Observational test for \(f(Q)\) gravity with weak gravitational lensing

• Published in: arXiv.org
• Main Authors: Wang, Qingqing, Ren, Xin, Yi-Fu, Cai, Luo, Wentao, Saridakis, Emmanuel N
• Format: Paper
• Language: English
• Published: Ithaca Cornell University Library, arXiv.org 03.10.2024
• Subjects: Astronomical models; Confidence intervals; Deviation; Galaxies; Gravitational lenses; Parameters; Relativity
• ISSN: 2331-8422
• DOI: 10.48550/arxiv.2406.00242

In this article we confront a class of \(f(Q)\) gravity models with observational data of galaxy-galaxy lensing. Specifically, we consider the \(f(Q)\) gravity models containing a small quadratic correction when compared with General Relativity (GR), and quantify this correction by a model parameter \(\alpha\). To derive the observational constraints, we start by extracting the spherically symmetric solutions which correspond to the deviations from the Schwarzschild solution that depends on the model parameter in a two-fold way, i.e., a renormalized mass and a new term proportional to \(r^{-2}\). Then, we calculate the effective lensing potential, the deflection angle, the shear component, and the effective Excess Surface Density (ESD) profile. After that, we employ the group catalog and shape catalog from the SDSS DR7 for the lens and source samples respectively.

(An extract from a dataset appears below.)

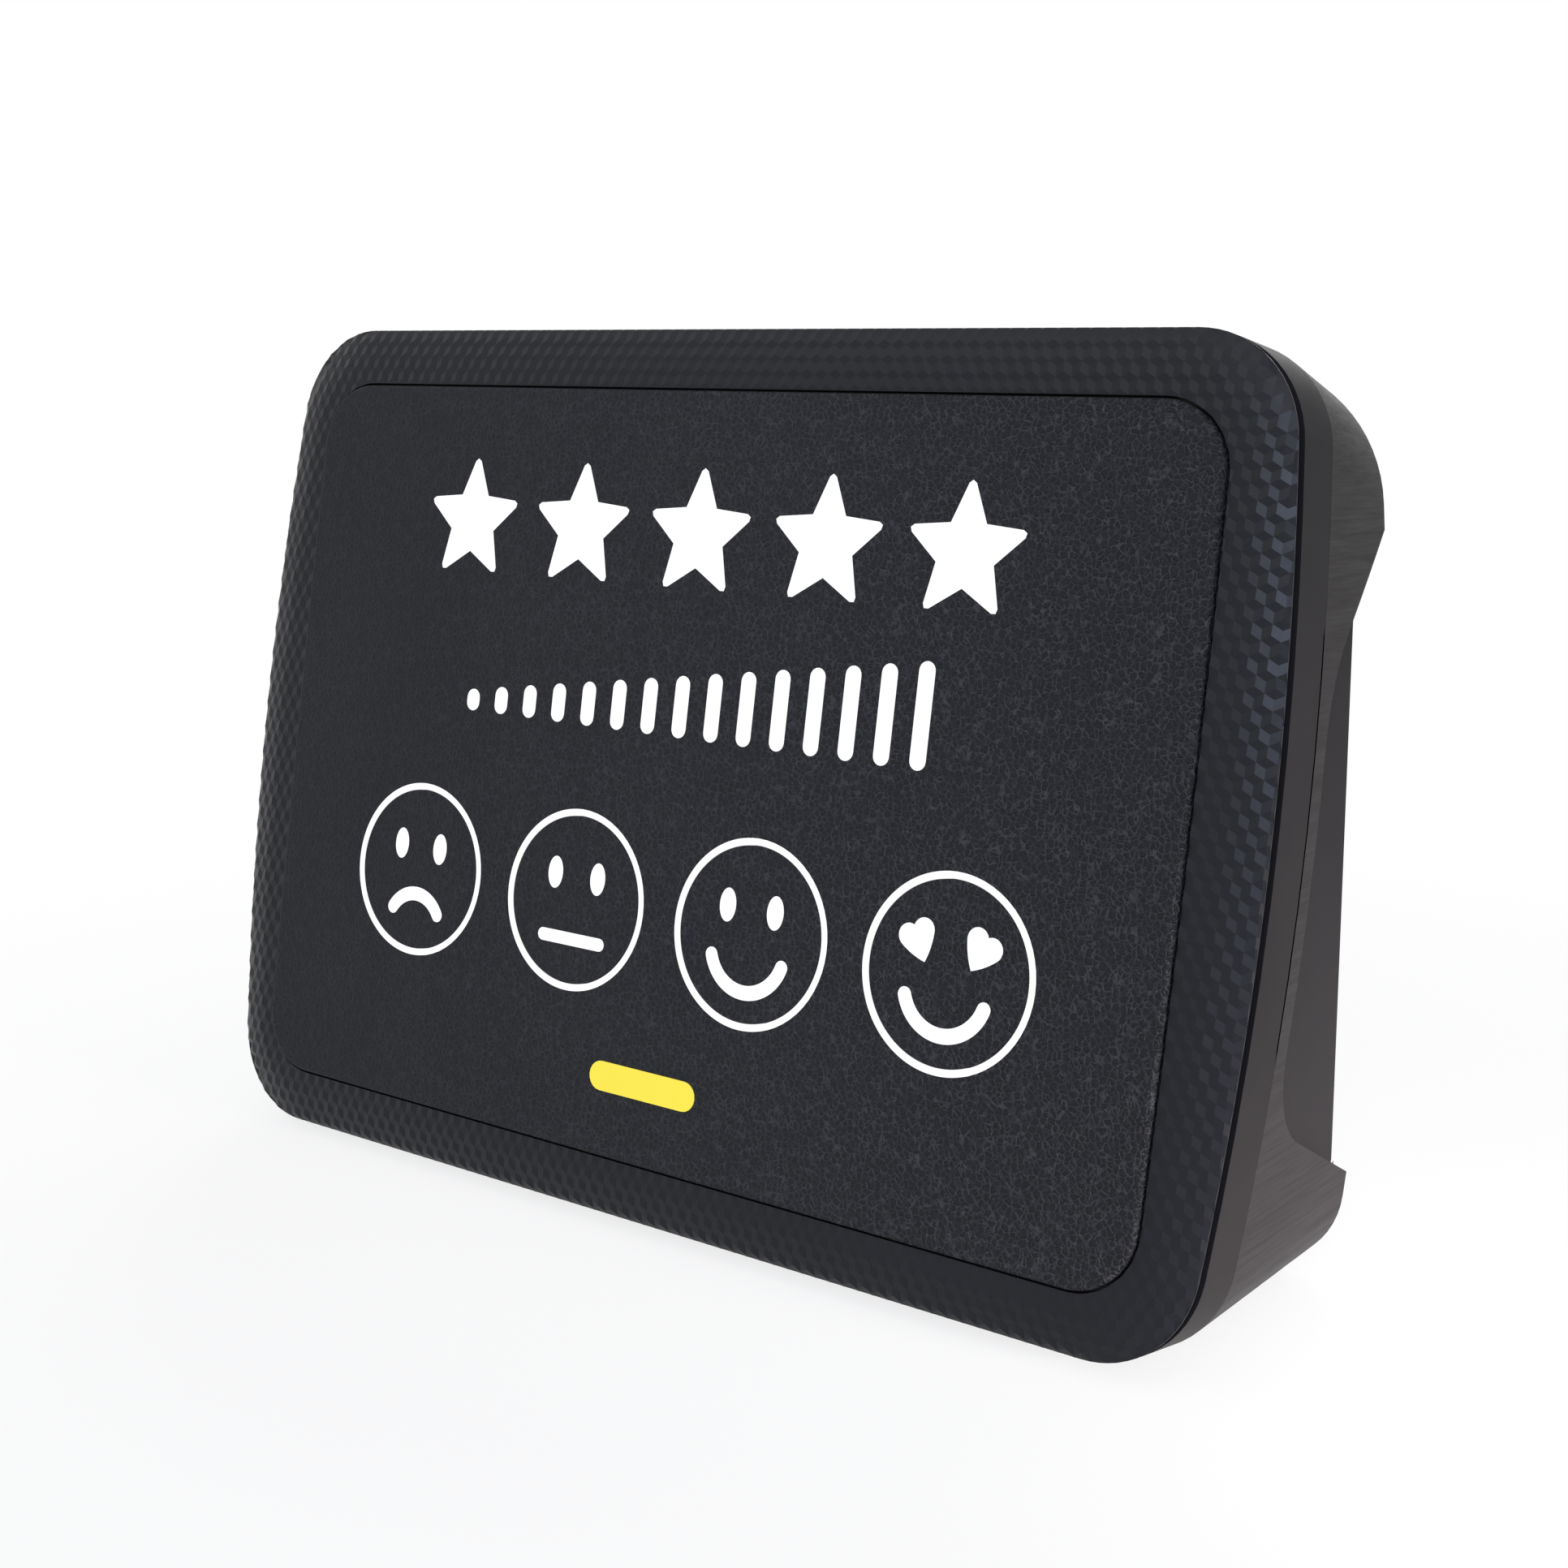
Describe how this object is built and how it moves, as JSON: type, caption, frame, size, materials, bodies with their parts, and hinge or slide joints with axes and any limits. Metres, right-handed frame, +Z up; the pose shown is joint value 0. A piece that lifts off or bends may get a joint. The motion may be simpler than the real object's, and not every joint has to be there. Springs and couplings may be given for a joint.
{
  "type": "customer feedback button terminal",
  "caption": "Wedge-shaped counter and wall terminal with lit round face keys for rating a service, a faceted bezel and scooped sides.",
  "frame": {"origin": "middle of the bounding box at the level of the feet", "axes": "+Z up, front faces -Y, +X to the viewer's right when facing the front"},
  "size_m": [0.2204, 0.0604, 0.156],
  "materials": {
    "leather_grain": "fine leather grain, satin",
    "facet_bezel": "moulded cube relief, satin",
    "satin_black": "smooth satin",
    "brushed_shell": "moulded hairline, satin",
    "fine_black": "fine spark texture",
    "soft_black": "matt",
    "lit_white": "milky light guide",
    "white_plastic": "matt",
    "board_green": "solder mask",
    "board_parts": "moulded component",
    "plated_steel": "zinc plated",
    "black_steel": "blackened",
    "silver_can": "pressed can"
  },
  "bodies": {
    "housing": {"back_cover": "fine_black", "bezel": "facet_bezel", "board_lamps": "lit_white", "board_screws": "plated_steel", "buzzer": "board_parts", "capacitors": "silver_can", "cell_holder": "board_parts", "clock_cell": "plated_steel", "cover_screws": "black_steel", "diffuser_sheet": "white_plastic", "flange_screws": "plated_steel", "frame_flange": "satin_black", "front_panel": "leather_grain", "groove_seal": "soft_black", "light_baffle": "white_plastic", "light_board": "board_green", "light_ring_fair": "lit_white", "light_ring_good": "lit_white", "light_ring_great": "lit_white", "light_ring_poor": "lit_white", "main_board": "board_green", "middle_frame": "satin_black", "power_inlet": "board_parts", "processor": "board_parts", "radio_module": "silver_can", "rear_shell": "brushed_shell", "ribbon": "white_plastic", "ribbon_sockets": "white_plastic", "rocker_housing": "satin_black", "rubber_feet": "soft_black", "shell_bosses": "brushed_shell", "shell_flange": "brushed_shell", "switch_bodies": "board_parts"},
    "key_poor": {"key_cap_poor": "leather_grain", "key_core_poor": "white_plastic", "switch_stem_poor": "board_parts"},
    "key_fair": {"key_cap_fair": "leather_grain", "key_core_fair": "white_plastic", "switch_stem_fair": "board_parts"},
    "key_good": {"key_cap_good": "leather_grain", "key_core_good": "white_plastic", "switch_stem_good": "board_parts"},
    "key_great": {"key_cap_great": "leather_grain", "key_core_great": "white_plastic", "switch_stem_great": "board_parts"},
    "rocker": {"power_rocker": "satin_black"}
  },
  "joints": [
    {"name": "press_poor", "type": "slide", "parent": "housing", "child": "key_poor", "axis": [0, 0.9816, -0.1908], "range_m": [0, 0.0008], "stiffness_N_per_m": 1500, "springref_m": -0.0003},
    {"name": "press_fair", "type": "slide", "parent": "housing", "child": "key_fair", "axis": [0, 0.9816, -0.1908], "range_m": [0, 0.0008], "stiffness_N_per_m": 1500, "springref_m": -0.0003},
    {"name": "press_good", "type": "slide", "parent": "housing", "child": "key_good", "axis": [0, 0.9816, -0.1908], "range_m": [0, 0.0008], "stiffness_N_per_m": 1500, "springref_m": -0.0003},
    {"name": "press_great", "type": "slide", "parent": "housing", "child": "key_great", "axis": [0, 0.9816, -0.1908], "range_m": [0, 0.0008], "stiffness_N_per_m": 1500, "springref_m": -0.0003},
    {"name": "rocker_tilt", "type": "hinge", "parent": "housing", "child": "rocker", "pos_m": [0.058, 0.02519, 0.0227], "axis": [0, 0, 1], "range_deg": [-20, 0]}
  ]
}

Moreover, we handle the off-center radius as a free parameter and constrain it using the MCMC. Concerning the deviation parameter from GR we derive \(\alpha=1.202^{+0.277}_{-0.179}\times 10^{-6} {\rm Mpc}^{-2}\) at 1 \(\sigma\) confidence level, and then compare the fitting efficiency with the standard \(\Lambda\)CDM paradigm by applying the AIC and BIC information criteria. Our results indicate that the \(f(Q)\) corrections alongside off-center effects yield a scenario that is slightly favored.